What you gain is the ability to pause, debug, modify and resume any section of the DAG without pausing or breaking the entire thing.
Yeah, I think one of the big problems I've seen that is related is stakeholders asking, "what does this data represent // when was this loaded?" This approach really tries to bridge that divide.
And yes! Not needing an orchestrator would be great. As more SaaS tools come out, it seems like Airflow is potentially doing less and less.
The big secret of analytical query optimization is that you do it ahead of time as much as possible. Pre-aggregate, pre-calculate and preload so that runtime analytics are fast. If your use cases are ad hoc analytics and data discovery or data science experiments then the slow performance of data JIT might be fine. If it’s streaming data then by definition it has to be running continuously, also doing precalculation and preaggregation as much as possible. Otherwise your query will take longer than the data takes to arrive and cease to be real time.
I like the architectural approach of removing the Airflow or other orchestration bottleneck because pipelines can be loosely coupled, self describing and self-executing, but usually you would trigger based on arrival of data (push) rather than when it is requested by analytics (pull). It would certainly be cheaper as far as compute goes to do it JIT, but a hell of a lot slower for users and not a great Ux.
I like this idea of a central orchestrator, but wouldn't a pre-hook just move the bottleneck you describe from the realm of Airflow to the realm of dbt? The pipeline still has to run and fetch the data, it's just that now dbt would be calling the pipeline instead of Airflow?
An alternative approach is similar to Meltano's, where _each_ EL pipeline can run the affected dbt transforms right after loading.
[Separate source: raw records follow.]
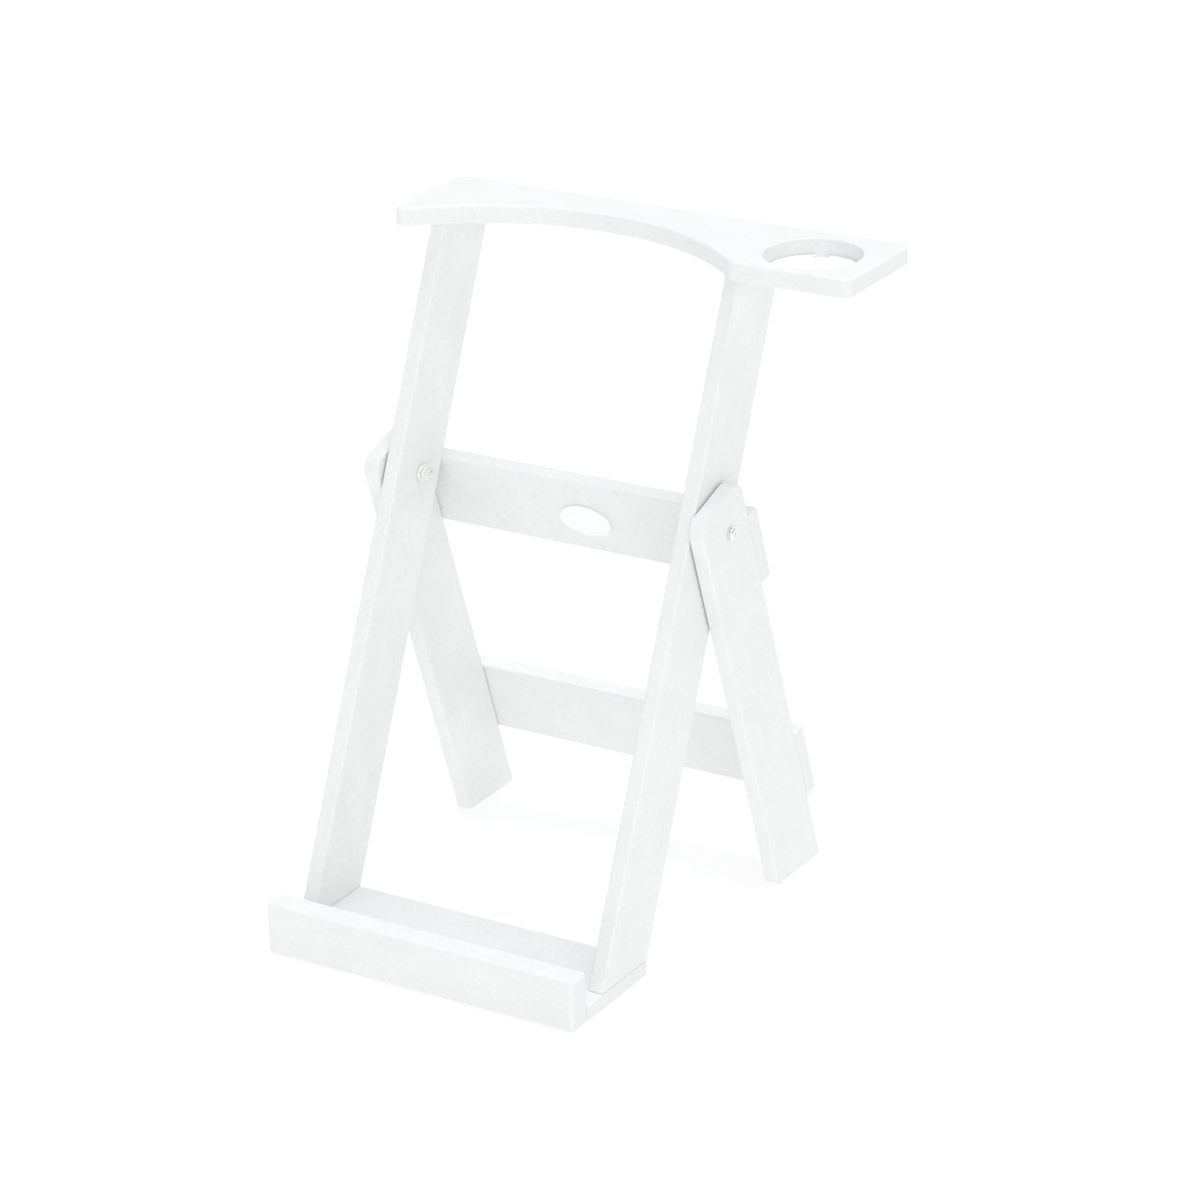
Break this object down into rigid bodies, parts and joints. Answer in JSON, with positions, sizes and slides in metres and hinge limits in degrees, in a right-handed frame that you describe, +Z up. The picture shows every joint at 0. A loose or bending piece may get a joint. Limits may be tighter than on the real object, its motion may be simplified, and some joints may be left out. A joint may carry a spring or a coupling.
{
  "type": "folding golf bag stand",
  "caption": "Folding stand in white plastic lumber that holds a golf bag upright, with a curved bag rest, a cup pocket and a lipped base board on hinged rear legs.",
  "frame": {"origin": "centre of the base board's flat underside, on the floor the stand rests on", "axes": "+Z up, -Y towards the side where the golf bag stands, +X towards the end of the tray with the cup pocket; the rear legs are at +Y"},
  "size_m": [0.573, 0.5086, 0.76],
  "materials": {
    "white_plastic_lumber": "matt extruded face with faint lengthwise streaks",
    "smooth_white_plastic": "smooth and slightly glossy",
    "natural_nylon": "satin, slightly translucent white",
    "stainless_steel": "plain bright steel",
    "white_coated_steel": "white coating that matches the boards"
  },
  "bodies": {
    "front_frame": {"stile_left": "white_plastic_lumber", "stile_right": "white_plastic_lumber", "base_board": "white_plastic_lumber", "lip_board": "white_plastic_lumber", "tray_board": "white_plastic_lumber", "cup_floor": "smooth_white_plastic", "tray_screw_left_front": "white_coated_steel", "tray_screw_left_rear": "white_coated_steel", "tray_screw_right_front": "white_coated_steel", "tray_screw_right_rear": "white_coated_steel", "base_screw_left_front": "white_coated_steel", "base_screw_left_rear": "white_coated_steel", "base_screw_right_front": "white_coated_steel", "base_screw_right_rear": "white_coated_steel", "lip_screw_left": "white_coated_steel", "lip_screw_middle": "white_coated_steel", "lip_screw_right": "white_coated_steel", "tray_plug_left_front": "white_plastic_lumber", "tray_plug_left_rear": "white_plastic_lumber", "tray_plug_right_front": "white_plastic_lumber", "tray_plug_right_rear": "white_plastic_lumber", "lip_plug_left": "white_plastic_lumber", "lip_plug_middle": "white_plastic_lumber", "lip_plug_right": "white_plastic_lumber", "pivot_bolt_left": "stainless_steel", "head_washer_left": "stainless_steel", "hinge_spacer_left": "natural_nylon", "nut_washer_left": "stainless_steel", "lock_nut_left": "stainless_steel", "pivot_bolt_right": "stainless_steel", "head_washer_right": "stainless_steel", "hinge_spacer_right": "natural_nylon", "nut_washer_right": "stainless_steel", "lock_nut_right": "stainless_steel"},
    "rear_frame": {"leg_left": "white_plastic_lumber", "leg_right": "white_plastic_lumber", "upper_rail": "white_plastic_lumber", "lower_rail": "white_plastic_lumber", "badge": "smooth_white_plastic", "upper_rail_screw_left_top": "white_coated_steel", "upper_rail_screw_left_bottom": "white_coated_steel", "upper_rail_screw_right_top": "white_coated_steel", "upper_rail_screw_right_bottom": "white_coated_steel", "lower_rail_screw_left_top": "white_coated_steel", "lower_rail_screw_left_bottom": "white_coated_steel", "lower_rail_screw_right_top": "white_coated_steel", "lower_rail_screw_right_bottom": "white_coated_steel"}
  },
  "joints": [
    {"name": "rear_frame_hinge", "type": "hinge", "parent": "front_frame", "child": "rear_frame", "pos_m": [0, 0.22006, 0.4626], "axis": [-1, 0, 0], "range_deg": [0, 42.4]}
  ]
}
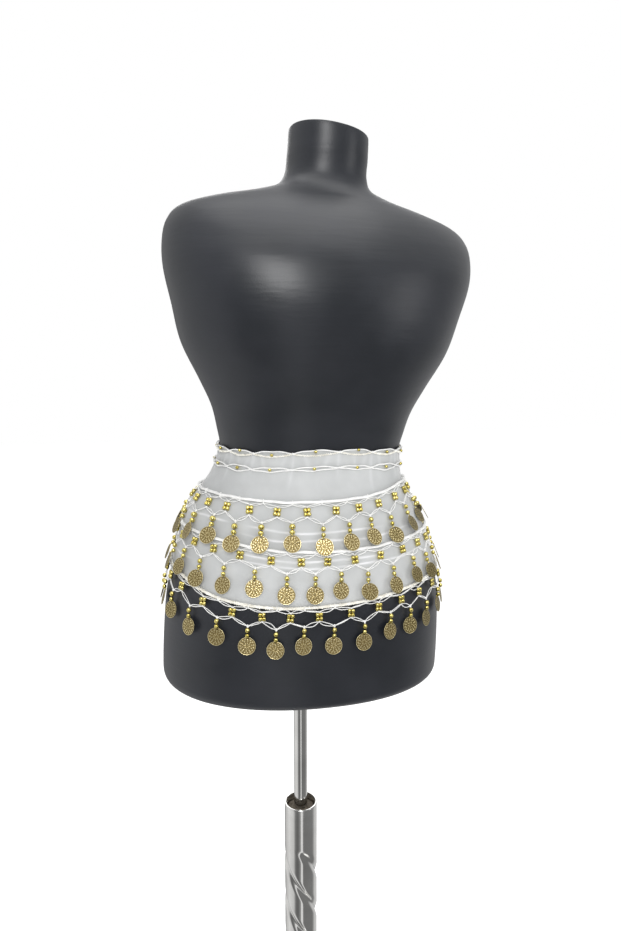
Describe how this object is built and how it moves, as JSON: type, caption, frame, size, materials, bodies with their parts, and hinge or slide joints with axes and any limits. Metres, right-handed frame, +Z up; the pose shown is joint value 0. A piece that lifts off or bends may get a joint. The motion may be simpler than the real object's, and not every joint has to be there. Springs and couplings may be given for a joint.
{
  "type": "beaded belly dance belt on a limbless dress form with its stand",
  "caption": "Sheer hip belt with three rows of netted coin fringe, worn on a limbless dress form that stands on a round chrome base.",
  "frame": {"origin": "centre of the stand base's flat underside, on the stand's upright axis", "axes": "+Z up along the stand, the belt's front towards -Y, the form leaning slightly towards +X"},
  "size_m": [0.3877, 0.35, 1.3667],
  "materials": {
    "chrome": "polished chrome plating",
    "plug": "dull brown plastic",
    "form_skin": "glossy dark grey leatherette, stretched smooth",
    "chiffon": "sheer white chiffon, plain weave with faint pressed creases",
    "thread": "white cotton thread, crocheted and twisted",
    "gold_trim": "gold beads and antiqued brass coins"
  },
  "bodies": {
    "root": {"stand_base": "chrome", "stand_column": "chrome", "column_plug": "plug", "stand_pole": "chrome", "form_flange": "chrome", "form_torso": "form_skin", "cloth_panel": "chiffon", "waist_edging_top": "thread", "waist_edging_second": "thread", "fringe_row_1": "gold_trim", "fringe_row_2": "gold_trim", "fringe_row_3": "gold_trim"}
  },
  "joints": []
}
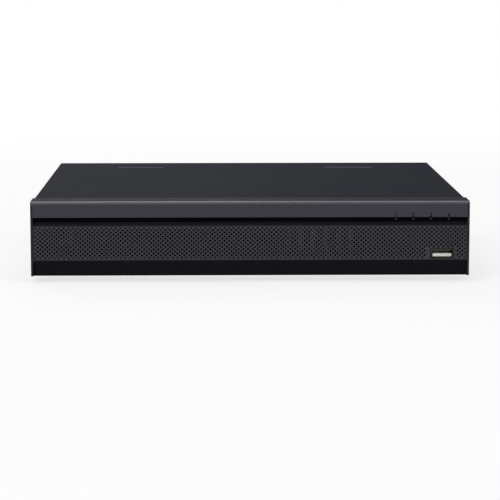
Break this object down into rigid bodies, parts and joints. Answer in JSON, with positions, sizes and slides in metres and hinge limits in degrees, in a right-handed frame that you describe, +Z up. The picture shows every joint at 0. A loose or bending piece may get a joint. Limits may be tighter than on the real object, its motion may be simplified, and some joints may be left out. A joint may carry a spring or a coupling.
{
  "type": "digital video recorder",
  "caption": "Compact video recorder: sheet-steel case, sliding cover, moulded grille front, video, audio, network, monitor and power sockets behind, disk drive inside.",
  "frame": {"origin": "middle of the whole part's footprint, on the surface under the feet", "axes": "+X to the right seen from the front, +Y to the rear panel, +Z up"},
  "size_m": [0.256, 0.237, 0.0475],
  "materials": {
    "galvanised_steel": "passivated zinc-plated sheet, satin",
    "cover_paint": "fine-textured powder coat, satin",
    "bezel_plastic": "spark-eroded moulding texture",
    "gloss_strip": "high gloss black",
    "clear_plastic": "clear acrylic light pipe",
    "foot_rubber": "matt",
    "nickel_screw": "nickel plated steel",
    "nickel_plate": "bright nickel plate over zinc",
    "ivory_plastic": "smooth",
    "gold_contact": "gold flash",
    "black_plastic": "moulded, semi-matt",
    "red_plastic": "smooth",
    "green_plastic": "smooth",
    "blue_plastic": "smooth",
    "white_plastic": "smooth",
    "yellow_lamp": "clear tinted",
    "green_lamp": "clear tinted",
    "tinned_steel": "tin plated",
    "circuit_board": "solder mask over glass laminate",
    "chip_black": "moulded epoxy",
    "black_anodised": "black anodised extrusion",
    "capacitor_can": "sleeved can",
    "drive_casting": "die cast",
    "drive_lid": "stamped steel",
    "platter_mirror": "polished",
    "red_cable": "soft plastic sheath",
    "black_cable": "soft plastic sheath"
  },
  "bodies": {
    "case": {"chassis": "galvanised_steel", "rear_panel": "galvanised_steel", "front_bezel": "bezel_plastic", "grille_panel": "bezel_plastic", "indicator_strip": "gloss_strip", "light_pipes": "clear_plastic", "feet": "foot_rubber", "ground_screw": "nickel_screw", "board_screws": "nickel_screw", "bnc_shell_1": "nickel_plate", "bnc_shell_2": "nickel_plate", "bnc_shell_3": "nickel_plate", "bnc_shell_4": "nickel_plate", "bnc_shell_5": "nickel_plate", "bnc_shell_6": "nickel_plate", "bnc_shell_7": "nickel_plate", "bnc_shell_8": "nickel_plate", "bnc_insulators": "ivory_plastic", "bnc_contacts": "gold_contact", "bnc_blocks": "black_plastic", "rca_block": "black_plastic", "rca_shells": "nickel_plate", "rca_inserts": "red_plastic", "hdmi_shell": "tinned_steel", "hdmi_tongue": "black_plastic", "lan_shield": "tinned_steel", "lan_insert": "black_plastic", "lan_contacts": "gold_contact", "lan_led_yellow": "yellow_lamp", "lan_led_green": "green_lamp", "terminal_body": "green_plastic", "terminal_clamps": "tinned_steel", "usb_shells": "tinned_steel", "usb_tongue_rear": "black_plastic", "usb_tongue_front": "white_plastic", "dc_jack_body": "black_plastic", "dc_jack_pin": "tinned_steel", "vga_shell": "tinned_steel", "vga_insert": "blue_plastic", "vga_posts": "nickel_plate", "main_board": "circuit_board", "board_chips": "chip_black", "heat_sink": "black_anodised", "board_capacitors": "capacitor_can", "board_sockets": "white_plastic", "coin_cell": "tinned_steel", "front_board": "circuit_board", "hdd_base": "drive_casting", "hdd_lid": "drive_lid", "hdd_board": "circuit_board", "hdd_screws": "nickel_screw", "sata_cable": "red_cable", "front_cable": "black_cable"},
    "cover": {"top_cover": "cover_paint", "cover_screws": "nickel_screw"},
    "lever_1": {"terminal_lever_1": "red_plastic"},
    "lever_2": {"terminal_lever_2": "red_plastic"},
    "spindle": {"hdd_hub": "drive_casting", "hdd_platters": "platter_mirror"},
    "arm": {"hdd_arm": "drive_casting"}
  },
  "joints": [
    {"name": "cover_slide", "type": "slide", "parent": "case", "child": "cover", "axis": [0, 1, 0], "range_m": [0, 0.235]},
    {"name": "lever_1_push", "type": "slide", "parent": "case", "child": "lever_1", "axis": [0, -1, 0], "range_m": [0, 0.0015], "stiffness_N_per_m": 1500, "springref_m": -0.0004},
    {"name": "lever_2_push", "type": "slide", "parent": "case", "child": "lever_2", "axis": [0, -1, 0], "range_m": [0, 0.0015], "stiffness_N_per_m": 1500, "springref_m": -0.0004},
    {"name": "disk_spin", "type": "hinge", "parent": "case", "child": "spindle", "pos_m": [0.0719, -0.0447, 0.0183], "axis": [0, 0, 1], "continuous": true},
    {"name": "arm_swing", "type": "hinge", "parent": "case", "child": "arm", "pos_m": [0.0989, 0.0078, 0.0183], "axis": [0, 0, 1], "range_deg": [0, 33]}
  ]
}
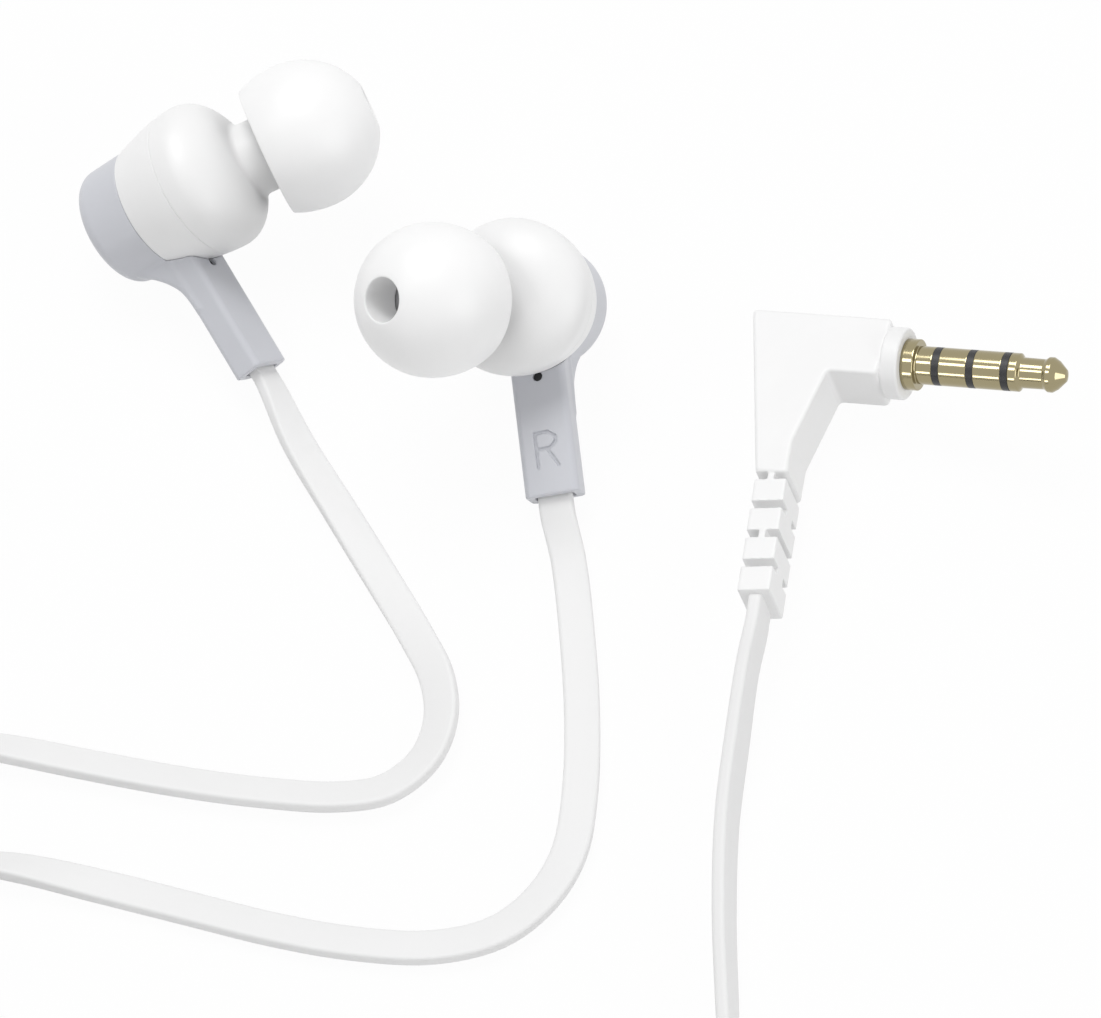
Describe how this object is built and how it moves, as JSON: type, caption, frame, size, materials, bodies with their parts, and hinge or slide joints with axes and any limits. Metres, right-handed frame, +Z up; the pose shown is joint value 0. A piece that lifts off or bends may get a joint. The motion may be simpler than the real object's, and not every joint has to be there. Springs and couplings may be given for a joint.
{
  "type": "earphones",
  "caption": "Wired in-ear earphones: angled earbuds with stems and round silicone tips on flat cords, with an in-line remote and a right-angle headset plug.",
  "frame": {"origin": "on the surface that the earphones lie on, below the middle of the two earbuds' bounding box", "axes": "+Z up from the surface; +X along the row of the earbuds, from the left one to the right one and the plug; +Y away from the cords, towards the earbuds' heads"},
  "size_m": [0.1391, 0.1372, 0.0247],
  "materials": {
    "silicone_white": "satin",
    "shell_white": "satin",
    "cover_grey": "satin",
    "steel": "brushed",
    "copper": "polished",
    "film_clear": "satin",
    "board_green": "matte",
    "insulator_black": "matte",
    "cord_white": "matte",
    "contact_gold": "polished",
    "tie_grey": "matte"
  },
  "bodies": {
    "earphones": {"left_front_housing": "shell_white", "left_mid_housing": "shell_white", "left_rear_cover": "cover_grey", "left_nozzle_mesh": "steel", "left_driver_frame": "cover_grey", "left_yoke": "steel", "left_magnet": "steel", "left_top_plate": "steel", "left_voice_coil": "copper", "left_diaphragm": "film_clear", "left_driver_board": "board_green", "left_vent_damper": "insulator_black", "left_stem_grommet": "cord_white", "left_driver_leads": "copper", "right_front_housing": "shell_white", "right_mid_housing": "shell_white", "right_rear_cover": "cover_grey", "right_nozzle_mesh": "steel", "right_driver_frame": "cover_grey", "right_yoke": "steel", "right_magnet": "steel", "right_top_plate": "steel", "right_voice_coil": "copper", "right_diaphragm": "film_clear", "right_driver_board": "board_green", "right_vent_damper": "insulator_black", "right_stem_grommet": "cord_white", "right_driver_leads": "copper", "plug_overmould": "shell_white", "plug_inner_mould": "cover_grey", "plug_sleeve_contact": "contact_gold", "plug_ring_contact_rear": "contact_gold", "plug_ring_contact_front": "contact_gold", "plug_tip_contact": "contact_gold", "plug_insulators": "insulator_black", "remote_top_shell": "shell_white", "remote_bottom_shell": "shell_white", "remote_board": "board_green", "remote_switch": "steel", "remote_microphone": "steel", "left_cord_near": "cord_white", "left_cord_coil": "cord_white", "left_cord_far": "cord_white", "right_cord_near": "cord_white", "right_cord_coil": "cord_white", "right_cord_far": "cord_white", "main_cord_near": "cord_white", "main_cord_coil": "cord_white", "main_cord_far": "cord_white", "left_ties": "tie_grey", "right_ties": "tie_grey", "main_ties": "tie_grey"},
    "left_tip": {"left_eartip": "silicone_white"},
    "right_tip": {"right_eartip": "silicone_white"},
    "button": {"remote_button": "cover_grey"}
  },
  "joints": [
    {"name": "left_tip_slide", "type": "slide", "parent": "earphones", "child": "left_tip", "axis": [0.9087, 0.3428, 0.2382], "range_m": [0, 0.006]},
    {"name": "right_tip_slide", "type": "slide", "parent": "earphones", "child": "right_tip", "axis": [-0.6491, -0.4078, 0.6422], "range_m": [0, 0.006]},
    {"name": "button_press", "type": "slide", "parent": "earphones", "child": "button", "axis": [0, 0, -1], "range_m": [0, 0.0003], "stiffness_N_per_m": 2000, "springref_m": -0.0001}
  ]
}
So rather than doing one Big Batch of dbt transforms, you could do microbatches of transforms just after loading, a la `meltano elt from-salesforce to-snowflake --> dbt run -m source:salesforce+`
I think what I mean is technically very similar like dbt run -m +salesforce_staging+ which would run the source too, this is probably identical in practice to the Meltano flow you described. For me the key difference is that the Meltano flow like the Airflow one, is about updating a source and then it's dependencies, with the just in time way of thinking it's focused on the analytics use case: I want this end table in the DAG to be updated so go and pull from the roots of the tree to get what's needed to do it. The intent is focused the opposite way.
Also a separate point to this, even if the benefit I described above didn't exist, wouldn't it be good to not need something like Airflow at all?
The only reason people stick with tools like Airflow is the desire for control and visibility over the entire mess of pipelines. If instead all data maintained it’s own lineage (I prefer provenance) carrying it with it downstream then you can monitor at any point in the chain and see that provenance. The key is trust, freshness, correctness - successful analytics projects are those fully trusted by end users. You get to that by pre-empting any possible doubt or challenge users could have ( why does metric A not add up to metric B - because they are non-aggregable. Why does your metric not reflect what the source system says - because the source calculation is wrong and btw here is our calculation and proof of correctness) What you lose is central monitoring, observability so have to roll something there. You also lose downstream visibility so that has to be re-cobbled together in the separate observability tooling.
What you gain is the ability to pause, debug, modify and resume any section of the DAG without pausing or breaking the entire thing.
Yeah, I think one of the big problems I've seen that is related is stakeholders asking, "what does this data represent // when was this loaded?" This approach really tries to bridge that divide.
And yes! Not needing an orchestrator would be great. As more SaaS tools come out, it seems like Airflow is potentially doing less and less.
The big secret of analytical query optimization is that you do it ahead of time as much as possible. Pre-aggregate, pre-calculate and preload so that runtime analytics are fast. If your use cases are ad hoc analytics and data discovery or data science experiments then the slow performance of data JIT might be fine. If it’s streaming data then by definition it has to be running continuously, also doing precalculation and preaggregation as much as possible. Otherwise your query will take longer than the data takes to arrive and cease to be real time.
I like the architectural approach of removing the Airflow or other orchestration bottleneck because pipelines can be loosely coupled, self describing and self-executing, but usually you would trigger based on arrival of data (push) rather than when it is requested by analytics (pull). It would certainly be cheaper as far as compute goes to do it JIT, but a hell of a lot slower for users and not a great Ux.